### WORK TO COMPLETE
Return only the lines running from the line with "clear_scene()" down to the line with "bpy.data.objects.remove(obj)", both included, exactly as they appear.

Scripts that build objects
*-*-*
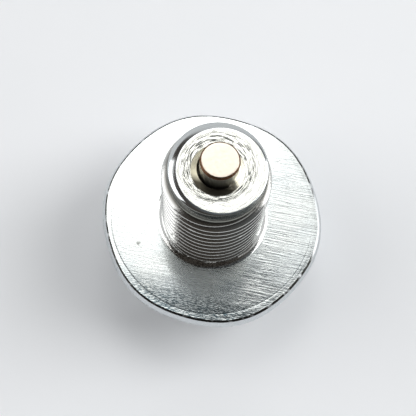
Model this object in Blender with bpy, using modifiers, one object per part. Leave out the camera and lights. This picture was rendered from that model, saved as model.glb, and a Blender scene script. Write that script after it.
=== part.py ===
"""Magnetic oil drain plug: a forged hex-flange plug with an M14 x 1.5 thread and a pin magnet in its nose.

The plug stands on the end face of its hexagon, with its axis on Z. The origin is the centre of that
end face. Two corners of the hexagon lie on the X axis. All sizes are in metres.
"""

import math

import bmesh
import bpy
from mathutils import Matrix

# Forged head: the hexagon, and its height from the end face to the sealing face of the flange
HEX_SIDES = 6
HEX_ACROSS_FLATS = 0.022
HEAD_HEIGHT = 0.0112
HEX_END_INSET = 0.0006
HEX_CHAMFER_ANGLE = math.radians(30)

# Flange: forged with the head, its upper face ground flat to seal
FLANGE_DIAMETER = 0.0305
FLANGE_FACE_DIAMETER = 0.0293
FLANGE_EDGE_THICKNESS = 0.0021
FLANGE_EDGE_DROP = 0.0010
FLANGE_LOWER_RADIUS = 0.0006
FLANGE_SLOPE = math.radians(24)
FACE_BEVEL_WIDTH = 0.0008
FACE_BEVEL_DROP = 0.00004

# Forging leaves the flange a little wider over the hexagon's corners and a little oval
LOBE_HEIGHT = 0.00013
OVAL_HEIGHT = 0.00012
OVAL_DIRECTION = math.radians(121)

# Rolled thread, ISO metric form
THREAD_DIAMETER = 0.0138
THREAD_PITCH = 0.0015
THREAD_DEPTH_PER_PITCH = 0.6134
THREAD_FLANK_ANGLE = math.radians(30)
THREAD_CREST_PER_PITCH = 0.125
THREAD_START_DIRECTION = math.radians(94)
THREAD_LEAD_IN = 0.0006
THREAD_RUN_OUT = 0.0009

# Blank that the thread was rolled on: its depth below the crest, and its fillet at the sealing face
BLANK_DEPTH_PER_PITCH = 0.267
BLANK_FILLET = 0.0012

# Plain nose above the thread, and the reach of its end from the sealing face
REACH = 0.01858
NOSE_DIAMETER = 0.01236
NOSE_LENGTH = 0.0023
NOSE_CHAMFER_WIDTH = 0.00088
NOSE_CHAMFER_DROP = 0.00035
NOSE_EDGE_RADIUS = 0.00025

# Pin magnet, glued in a drilled and countersunk bore, where it leans towards one side
MAGNET_DIAMETER = 0.0049
MAGNET_LENGTH = 0.0110
MAGNET_STANDOUT = 0.0024
MAGNET_CHAMFER = 0.0002
MAGNET_SHIFT = 0.00015
MAGNET_SHIFT_DIRECTION = math.radians(9)
MAGNET_CLEARANCE = 0.0003
COUNTERSINK_WIDTH = 0.0005
DRILL_POINT_ANGLE = math.radians(59)

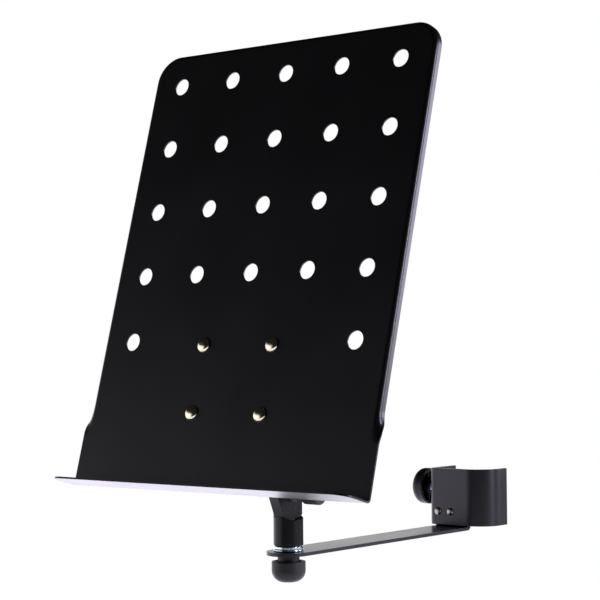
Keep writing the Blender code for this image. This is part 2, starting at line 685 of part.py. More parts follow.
def build_desk_plate(tilt):
    """Fold the desk from one sheet: face, bent rim on three sides, wings and shelf."""
    bm = bmesh.new()
    right = desk_stations()
    left = [(-x, z, -out_x, out_z, angle, reach) for x, z, out_x, out_z, angle, reach in right]
    stations = right + left[::-1]
    rings = []
    for share in RIM_SHARES:
        rings.append([bm.verts.new(rim_point(station, share)) for station in stations])
    bm.faces.new(rings[0])
    for inner, outer in zip(rings, rings[1:]):
        bridge(bm, inner, outer)
    bottom_right = [ring[0] for ring in rings]
    bottom_left = [ring[-1] for ring in rings]
    edge = bottom_left[::-1] + bottom_right
    half = WING_WIDTH / 2
    for lost, y, z in shelf_rows(right[0][1]):
        row = [bm.verts.new((vert.co.x * (half - lost) / half, y, z)) for vert in edge]
        bridge(bm, edge, row)
        edge = row
    face_along(bm, (0, -1, 0))
    desk = add_part("desk_plate", bm, BLACK_STEEL, parent=tilt)
    thicken(desk, DESK_SHEET)
    holes = bmesh.new()
    for x, z in hole_places():
        add_cylinder(holes, HOLE_RADIUS, 6 * DESK_SHEET, (x, -DESK_SET_BACK, z), "Y")
    for x, z in desk_rivet_places():
        add_cylinder(holes, DESK_RIVET_SHANK + GAP, 6 * DESK_SHEET, (x, -DESK_SET_BACK, z), "Y", 16)
    cut(desk, holes, "desk_holes", parent=tilt)


def build_desk_rivets(tilt):
    """Rivet the desk to the bracket's base."""
    grip = DESK_SHEET + BASE_THICKNESS + GAP
    profile = rivet_profile(DESK_RIVET_SHANK, DESK_RIVET_HEAD, DESK_RIVET_DOME, grip,
                            DESK_RIVET_TAIL)
    for number, (x, z) in enumerate(desk_rivet_places(), start=1):
        turned(f"desk_rivet_{number}", profile, NICKEL, COARSE_STEPS, parent=tilt,
               location=(x, -DESK_SET_BACK, z), rotation=(math.pi / 2, 0, 0))


def build_music_desk():
    """Build the whole music desk, from the clamp to the desk plate."""
    build_bracket()
    build_arm()
    build_arm_rivets()
    build_clamp_screw()
    swivel = build_post()
    build_swivel_stack(swivel)
    build_tilt_screw(swivel)
    tilt = add_empty("tilt_axis", parent=swivel, location=(0, 0, PIVOT_Z),
                     rotation=(-DESK_LEAN, 0, 0))
    build_tilt_bracket(tilt)
    build_desk_plate(tilt)
    build_desk_rivets(tilt)


clear_scene()
PARTS = new_collection("music_desk")
CUTTERS = new_collection("cutters")
build_music_desk()
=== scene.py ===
"""Finished look of a clamp-on music desk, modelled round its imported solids."""
import json
import logging
import math
from dataclasses import dataclass, field
from enum import Enum
from typing import Optional, Sequence, Union

import bmesh
import bpy
from mathutils import Matrix, Vector


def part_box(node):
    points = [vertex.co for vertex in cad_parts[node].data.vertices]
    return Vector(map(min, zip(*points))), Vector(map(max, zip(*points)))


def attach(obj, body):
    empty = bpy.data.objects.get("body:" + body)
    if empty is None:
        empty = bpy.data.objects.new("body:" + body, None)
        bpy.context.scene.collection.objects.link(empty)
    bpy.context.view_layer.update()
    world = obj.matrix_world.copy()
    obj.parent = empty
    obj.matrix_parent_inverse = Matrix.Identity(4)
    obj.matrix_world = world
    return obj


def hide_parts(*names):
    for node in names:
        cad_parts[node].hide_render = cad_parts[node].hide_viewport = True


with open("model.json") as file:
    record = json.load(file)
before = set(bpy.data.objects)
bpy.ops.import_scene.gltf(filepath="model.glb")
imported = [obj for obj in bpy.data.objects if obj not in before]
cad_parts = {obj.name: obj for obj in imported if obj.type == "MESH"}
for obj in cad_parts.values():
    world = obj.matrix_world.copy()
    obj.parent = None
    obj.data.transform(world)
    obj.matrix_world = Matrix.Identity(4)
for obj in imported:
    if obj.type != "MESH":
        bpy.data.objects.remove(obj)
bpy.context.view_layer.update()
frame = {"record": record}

LOG = logging.getLogger("music_desk")
MERGE = 0.000002  # vertices closer than this are one
DRILL = 0.012  # length of a tool that drills through a sheet
GAP = 0.0003  # clearance left under a rivet's head and tail
GLOSS_TINT = (0.9, 0.88, 1.0)
Point = tuple[float, float]
Mesh = bmesh.types.BMesh
Value = Union[float, tuple, "Sock"]


# Shader maths

class Sock:
    """An output socket whose arithmetic adds Math nodes."""

    def __init__(self, graph: "Graph", socket: bpy.types.NodeSocket) -> None:
        """Wrap an output socket of a graph."""
        self.graph = graph
        self.socket = socket

    def __add__(self, other: Value) -> "Sock":
        """Return the sum."""
        return self.graph.math("ADD", self, other)

    def __radd__(self, other: Value) -> "Sock":
        """Return the sum, number first."""
        return self.graph.math("ADD", other, self)

    def __sub__(self, other: Value) -> "Sock":
        """Return the difference."""
        return self.graph.math("SUBTRACT", self, other)

    def __rsub__(self, other: Value) -> "Sock":
        """Return the difference, number first."""
        return self.graph.math("SUBTRACT", other, self)

    def __mul__(self, other: Value) -> "Sock":
        """Return the product."""
        return self.graph.math("MULTIPLY", self, other)

    def __rmul__(self, other: Value) -> "Sock":
        """Return the product, number first."""
        return self.graph.math("MULTIPLY", other, self)


class Graph:
    """The node tree of a material or of the world."""

    def __init__(self, owner: Union[bpy.types.Material, bpy.types.World]) -> None:
        """Open the nodes of a new material or world, which hold one bare shader.

        Args:
            owner: the material or world.
        """
        owner.use_nodes = True
        self.owner = owner
        self.tree = owner.node_tree
        self.shader = next(node for node in self.tree.nodes if "Output" not in node.bl_idname)

    def node(self, kind: str, settings: Optional[dict] = None, inputs: Optional[dict] = None,
             output: Union[int, str] = 0) -> Sock:
        """Add a node of any kind.

        Args:
            kind: the node's type name.
            settings: properties, which are set first.
            inputs: values or sockets, by input name or number.
            output: the output to return, by name or number.

        Returns:
            The wrapped output socket.
        """
        made = self.tree.nodes.new(kind)
        for key, value in (settings or {}).items():
            setattr(made, key, value)
        for key, value in (inputs or {}).items():
            self.feed(made.inputs[key], value)
        return Sock(self, made.outputs[output])

    def feed(self, socket: bpy.types.NodeSocket, value: Value) -> None:
        """Link or set an input socket.

        Args:
            socket: the input socket.
            value: a wrapped socket, a number or a tuple.
        """
        if isinstance(value, Sock):
            self.tree.links.new(value.socket, socket)
        else:
            socket.default_value = value

    def math(self, operation: str, first: Value, second: Value) -> Sock:
        """Return a Math node's result for two values."""
        return self.node("ShaderNodeMath", {"operation": operation}, {0: first, 1: second})

    def blend(self, factor: Value, low: Value, high: Value) -> Sock:
        """Return a mix of two colours by a factor."""
        return self.node("ShaderNodeMix", {"data_type": "RGBA"}, {0: factor, 6: low, 7: high}, 2)

    def place(self) -> Sock:
        """Return the object coordinates."""
        return self.node("ShaderNodeTexCoord", output="Object")

    def noise(self, where: Value, size: float, detail: float = 2.0) -> Sock:
        """Return noise from 0 to 1 whose features have a size in metres."""
        return self.node("ShaderNodeTexNoise", None,
                         {"Vector": where, "Scale": 1.0 / size, "Detail": detail})

    def stretched(self, where: Value, scale: tuple) -> Sock:
        """Return coordinates scaled by a different factor along each axis."""
        return self.node("ShaderNodeMapping", None, {"Vector": where, "Scale": scale})

    def remap(self, value: Value, low: float, high: float, shape: str = "LINEAR") -> Sock:
        """Return a ramp from 0 at one input value to 1 at another."""
        return self.node("ShaderNodeMapRange", {"interpolation_type": shape},
                         {"Value": value, "From Min": low, "From Max": high})

    def relief(self, height: Value, depth: float, strength: float) -> None:
        """Send a height to the shader's normal.

        Args:
            height: the height, from 0 to 1.
            depth: the relief's depth in metres.
            strength: the relief's strength.
        """
        bump = self.node("ShaderNodeBump", None,
                         {"Height": height, "Distance": depth, "Strength": strength})
        self.set(normal=bump)

    def set(self, **values: Value) -> None:
        """Set or link the shader's own sockets.

        Args:
            values: values or sockets, by input name with underscores for spaces.
        """
        for key, value in values.items():
            socket = key.replace("_", " ").title().replace("Ior", "IOR")
            self.feed(self.shader.inputs[socket], value)


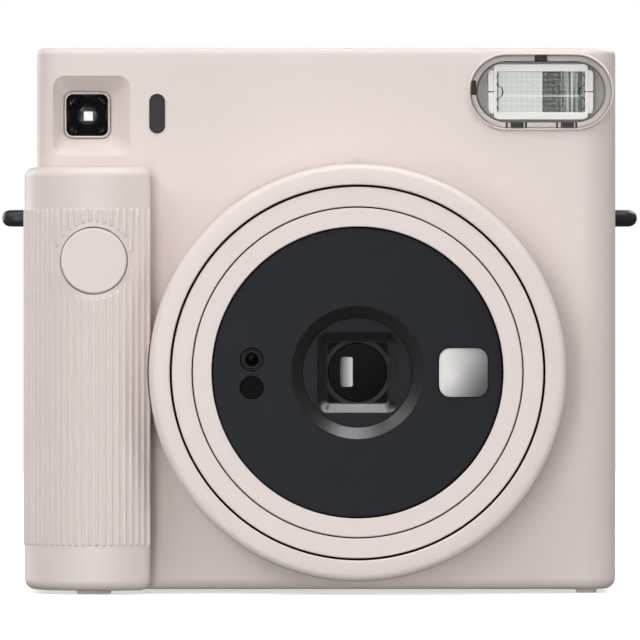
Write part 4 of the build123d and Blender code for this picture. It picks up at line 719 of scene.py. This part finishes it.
*-*-*
### RESULT
clear_scene()
PARTS = new_collection("music_desk")
CUTTERS = new_collection("cutters")
build_music_desk()
=== scene.py ===
"""Finished look of a clamp-on music desk, modelled round its imported solids."""
import json
import logging
import math
from dataclasses import dataclass, field
from enum import Enum
from typing import Optional, Sequence, Union

import bmesh
import bpy
from mathutils import Matrix, Vector


def part_box(node):
    points = [vertex.co for vertex in cad_parts[node].data.vertices]
    return Vector(map(min, zip(*points))), Vector(map(max, zip(*points)))


def attach(obj, body):
    empty = bpy.data.objects.get("body:" + body)
    if empty is None:
        empty = bpy.data.objects.new("body:" + body, None)
        bpy.context.scene.collection.objects.link(empty)
    bpy.context.view_layer.update()
    world = obj.matrix_world.copy()
    obj.parent = empty
    obj.matrix_parent_inverse = Matrix.Identity(4)
    obj.matrix_world = world
    return obj


def hide_parts(*names):
    for node in names:
        cad_parts[node].hide_render = cad_parts[node].hide_viewport = True


with open("model.json") as file:
    record = json.load(file)
before = set(bpy.data.objects)
bpy.ops.import_scene.gltf(filepath="model.glb")
imported = [obj for obj in bpy.data.objects if obj not in before]
cad_parts = {obj.name: obj for obj in imported if obj.type == "MESH"}
for obj in cad_parts.values():
    world = obj.matrix_world.copy()
    obj.parent = None
    obj.data.transform(world)
    obj.matrix_world = Matrix.Identity(4)
for obj in imported:
    if obj.type != "MESH":
        bpy.data.objects.remove(obj)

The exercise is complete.